***** Data segment *****

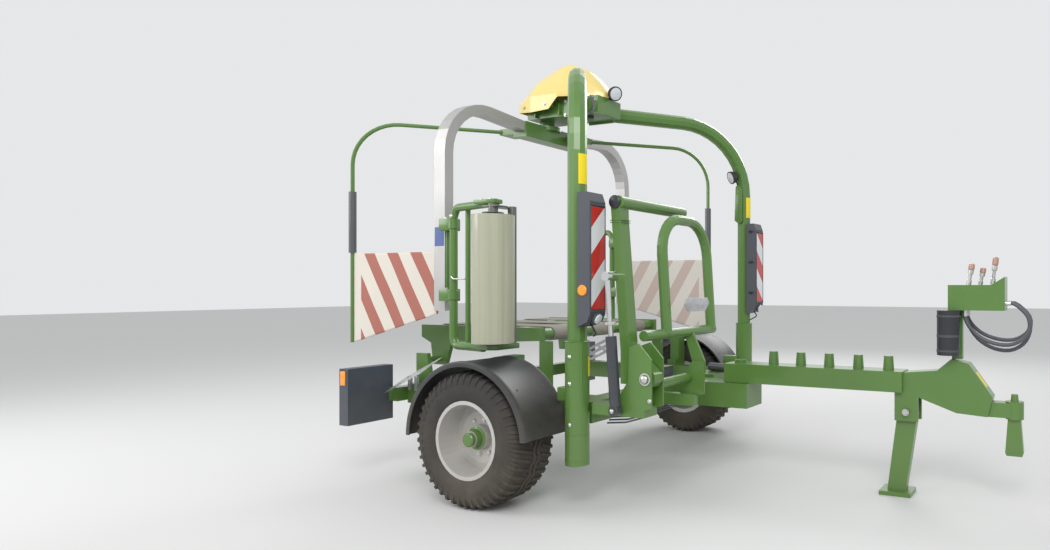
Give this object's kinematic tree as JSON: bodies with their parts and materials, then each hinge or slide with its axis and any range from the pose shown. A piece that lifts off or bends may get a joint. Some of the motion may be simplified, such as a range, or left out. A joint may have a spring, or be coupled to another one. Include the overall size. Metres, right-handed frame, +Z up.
{
  "type": "trailed round bale wrapper",
  "caption": "Trailed round-bale wrapper: satellite film arms turn under a hooded tube portal above a tilting belt table, with loading fork, swinging drawbar and parking jack.",
  "frame": {"origin": "middle of the overall length and width, hoses left out, on the ground", "axes": "+X towards the drawbar and hitch (the front), +Y to the machine's left, +Z up"},
  "size_m": [4.3348, 2.77, 2.9],
  "materials": {
    "green_paint": "gloss",
    "yellow_hood": "gloss",
    "bare_aluminium": "satin",
    "black_plastic": "satin",
    "black_paint": "satin",
    "grey_plastic": "matt",
    "tyre_rubber": "matt",
    "silver_rim": "satin",
    "film": "satin",
    "flag_cloth": "matt",
    "belt": "matt",
    "hose_rubber": "matt",
    "steel": "polished"
  },
  "bodies": {
    "chassis": {"frame_rail_right": "green_paint", "frame_rail_left": "green_paint", "front_crossbeam": "green_paint", "rear_crossbeam": "green_paint", "axle_beam": "green_paint", "frame_nose": "green_paint", "fork_bracket": "green_paint", "valve_block": "black_paint", "portal_leg_right": "green_paint", "portal_leg_left": "green_paint", "fender_right": "black_plastic", "fender_left": "black_plastic", "warning_panel_right": "grey_plastic", "warning_panel_left": "grey_plastic", "lamp_carrier_right": "grey_plastic", "lamp_carrier_left": "grey_plastic", "drive_head": "green_paint", "hood": "yellow_hood", "swing_barrel": "black_paint"},
    "wheel_right": {"tyre_right": "tyre_rubber", "rim_right": "silver_rim"},
    "wheel_left": {"tyre_left": "tyre_rubber", "rim_left": "silver_rim"},
    "rotor": {"rotor_beam": "green_paint", "arm_right": "bare_aluminium", "arm_left": "bare_aluminium", "dispenser_right": "green_paint", "dispenser_left": "green_paint", "safety_bow_right": "green_paint", "safety_bow_left": "green_paint", "flag_right": "flag_cloth", "flag_left": "flag_cloth"},
    "film_roll_right": {"film_roll_right": "film"},
    "film_roll_left": {"film_roll_left": "film"},
    "table": {"table_frame": "green_paint", "table_roller_rear": "green_paint", "table_roller_front": "green_paint", "table_belt_1": "belt", "table_belt_2": "belt", "table_belt_3": "belt"},
    "fork": {"fork_arm": "green_paint", "fork_bow": "green_paint"},
    "lift_cylinder": {"lift_barrel": "black_paint", "lift_rod": "steel"},
    "swing_rod": {"swing_rod": "steel"},
    "drawbar": {"drawbar": "green_paint", "hitch": "green_paint", "hose_rack": "green_paint", "document_canister": "black_plastic", "hose_1": "hose_rubber", "hose_2": "hose_rubber", "hose_3": "hose_rubber"},
    "jack": {"jack_leg": "green_paint"}
  },
  "joints": [
    {"name": "wheel_right_spin", "type": "hinge", "parent": "chassis", "child": "wheel_right", "pos_m": [-0.69, -1.215, 0.39], "axis": [0, 1, 0], "continuous": true},
    {"name": "wheel_left_spin", "type": "hinge", "parent": "chassis", "child": "wheel_left", "pos_m": [-0.69, 1.215, 0.39], "axis": [0, 1, 0], "continuous": true},
    {"name": "rotor_spin", "type": "hinge", "parent": "chassis", "child": "rotor", "pos_m": [-1.26, 0, 2.46], "axis": [0, 0, 1], "continuous": true},
    {"name": "film_roll_right_spin", "type": "hinge", "parent": "rotor", "child": "film_roll_right", "pos_m": [-0.695, -1.145, 0.922], "axis": [0, 0, 1], "continuous": true},
    {"name": "film_roll_left_spin", "type": "hinge", "parent": "rotor", "child": "film_roll_left", "pos_m": [-1.825, 1.145, 0.922], "axis": [0, 0, 1], "continuous": true},
    {"name": "table_tilt", "type": "hinge", "parent": "chassis", "child": "table", "pos_m": [-1.64, 0, 0.75], "axis": [0, -1, 0], "range_deg": [0, 30]},
    {"name": "fork_lift", "type": "hinge", "parent": "chassis", "child": "fork", "pos_m": [0.319, 0, 0.755], "axis": [0, 1, 0], "range_deg": [0, 138]},
    {"name": "lift_cylinder_swing", "type": "hinge", "parent": "chassis", "child": "lift_cylinder", "pos_m": [0.158, -1.13, 0.585], "axis": [0, 1, 0], "range_deg": [0, 103]},
    {"name": "drawbar_swing", "type": "hinge", "parent": "chassis", "child": "drawbar", "pos_m": [0.37, 0, 0.62], "axis": [0, 0, 1], "range_deg": [0, 40]},
    {"name": "swing_rod_slide", "type": "slide", "parent": "chassis", "child": "swing_rod", "axis": [0.9578, -0.2873, 0], "range_m": [-0.14, 0]},
    {"name": "jack_fold", "type": "hinge", "parent": "drawbar", "child": "jack", "pos_m": [1.49, 0, 0.5], "axis": [0, -1, 0], "range_deg": [0, 75]}
  ],
  "couplings": [
    {"joint": "lift_cylinder_swing", "follows": "fork_lift", "ratio": 0.741},
    {"joint": "swing_rod_slide", "follows": "drawbar_swing", "m_per_rad": -0.199}
  ]
}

*****

→ **Problem statement**
Your task is to reproduce the whole listing exactly.

→ **Problem solution**
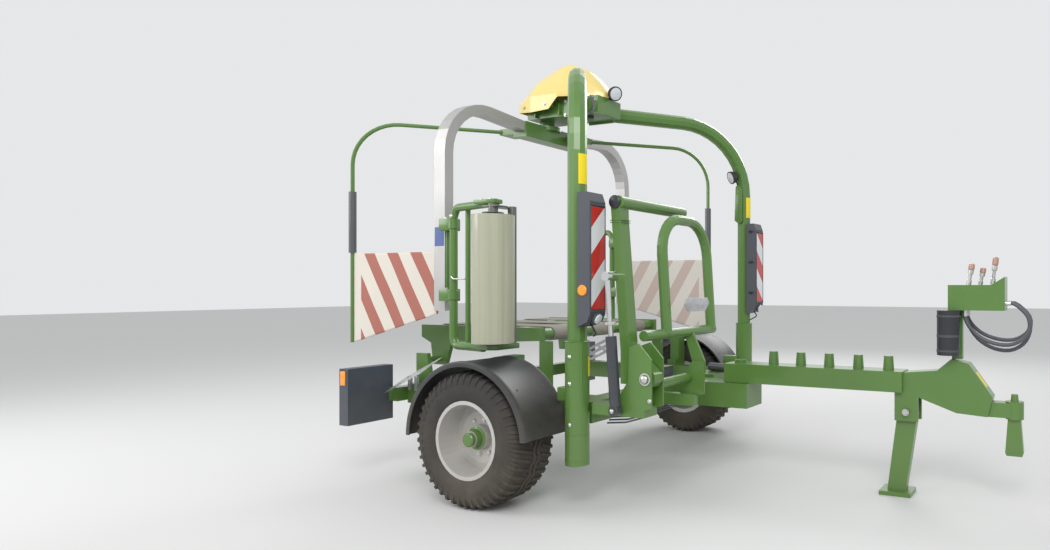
Give this object's kinematic tree as JSON: bodies with their parts and materials, then each hinge or slide with its axis and any range from the pose shown. A piece that lifts off or bends may get a joint. Some of the motion may be simplified, such as a range, or left out. A joint may have a spring, or be coupled to another one. Include the overall size. Metres, right-handed frame, +Z up.
{
  "type": "trailed round bale wrapper",
  "caption": "Trailed round-bale wrapper: satellite film arms turn under a hooded tube portal above a tilting belt table, with loading fork, swinging drawbar and parking jack.",
  "frame": {"origin": "middle of the overall length and width, hoses left out, on the ground", "axes": "+X towards the drawbar and hitch (the front), +Y to the machine's left, +Z up"},
  "size_m": [4.3348, 2.77, 2.9],
  "materials": {
    "green_paint": "gloss",
    "yellow_hood": "gloss",
    "bare_aluminium": "satin",
    "black_plastic": "satin",
    "black_paint": "satin",
    "grey_plastic": "matt",
    "tyre_rubber": "matt",
    "silver_rim": "satin",
    "film": "satin",
    "flag_cloth": "matt",
    "belt": "matt",
    "hose_rubber": "matt",
    "steel": "polished"
  },
  "bodies": {
    "chassis": {"frame_rail_right": "green_paint", "frame_rail_left": "green_paint", "front_crossbeam": "green_paint", "rear_crossbeam": "green_paint", "axle_beam": "green_paint", "frame_nose": "green_paint", "fork_bracket": "green_paint", "valve_block": "black_paint", "portal_leg_right": "green_paint", "portal_leg_left": "green_paint", "fender_right": "black_plastic", "fender_left": "black_plastic", "warning_panel_right": "grey_plastic", "warning_panel_left": "grey_plastic", "lamp_carrier_right": "grey_plastic", "lamp_carrier_left": "grey_plastic", "drive_head": "green_paint", "hood": "yellow_hood", "swing_barrel": "black_paint"},
    "wheel_right": {"tyre_right": "tyre_rubber", "rim_right": "silver_rim"},
    "wheel_left": {"tyre_left": "tyre_rubber", "rim_left": "silver_rim"},
    "rotor": {"rotor_beam": "green_paint", "arm_right": "bare_aluminium", "arm_left": "bare_aluminium", "dispenser_right": "green_paint", "dispenser_left": "green_paint", "safety_bow_right": "green_paint", "safety_bow_left": "green_paint", "flag_right": "flag_cloth", "flag_left": "flag_cloth"},
    "film_roll_right": {"film_roll_right": "film"},
    "film_roll_left": {"film_roll_left": "film"},
    "table": {"table_frame": "green_paint", "table_roller_rear": "green_paint", "table_roller_front": "green_paint", "table_belt_1": "belt", "table_belt_2": "belt", "table_belt_3": "belt"},
    "fork": {"fork_arm": "green_paint", "fork_bow": "green_paint"},
    "lift_cylinder": {"lift_barrel": "black_paint", "lift_rod": "steel"},
    "swing_rod": {"swing_rod": "steel"},
    "drawbar": {"drawbar": "green_paint", "hitch": "green_paint", "hose_rack": "green_paint", "document_canister": "black_plastic", "hose_1": "hose_rubber", "hose_2": "hose_rubber", "hose_3": "hose_rubber"},
    "jack": {"jack_leg": "green_paint"}
  },
  "joints": [
    {"name": "wheel_right_spin", "type": "hinge", "parent": "chassis", "child": "wheel_right", "pos_m": [-0.69, -1.215, 0.39], "axis": [0, 1, 0], "continuous": true},
    {"name": "wheel_left_spin", "type": "hinge", "parent": "chassis", "child": "wheel_left", "pos_m": [-0.69, 1.215, 0.39], "axis": [0, 1, 0], "continuous": true},
    {"name": "rotor_spin", "type": "hinge", "parent": "chassis", "child": "rotor", "pos_m": [-1.26, 0, 2.46], "axis": [0, 0, 1], "continuous": true},
    {"name": "film_roll_right_spin", "type": "hinge", "parent": "rotor", "child": "film_roll_right", "pos_m": [-0.695, -1.145, 0.922], "axis": [0, 0, 1], "continuous": true},
    {"name": "film_roll_left_spin", "type": "hinge", "parent": "rotor", "child": "film_roll_left", "pos_m": [-1.825, 1.145, 0.922], "axis": [0, 0, 1], "continuous": true},
    {"name": "table_tilt", "type": "hinge", "parent": "chassis", "child": "table", "pos_m": [-1.64, 0, 0.75], "axis": [0, -1, 0], "range_deg": [0, 30]},
    {"name": "fork_lift", "type": "hinge", "parent": "chassis", "child": "fork", "pos_m": [0.319, 0, 0.755], "axis": [0, 1, 0], "range_deg": [0, 138]},
    {"name": "lift_cylinder_swing", "type": "hinge", "parent": "chassis", "child": "lift_cylinder", "pos_m": [0.158, -1.13, 0.585], "axis": [0, 1, 0], "range_deg": [0, 103]},
    {"name": "drawbar_swing", "type": "hinge", "parent": "chassis", "child": "drawbar", "pos_m": [0.37, 0, 0.62], "axis": [0, 0, 1], "range_deg": [0, 40]},
    {"name": "swing_rod_slide", "type": "slide", "parent": "chassis", "child": "swing_rod", "axis": [0.9578, -0.2873, 0], "range_m": [-0.14, 0]},
    {"name": "jack_fold", "type": "hinge", "parent": "drawbar", "child": "jack", "pos_m": [1.49, 0, 0.5], "axis": [0, -1, 0], "range_deg": [0, 75]}
  ],
  "couplings": [
    {"joint": "lift_cylinder_swing", "follows": "fork_lift", "ratio": 0.741},
    {"joint": "swing_rod_slide", "follows": "drawbar_swing", "m_per_rad": -0.199}
  ]
}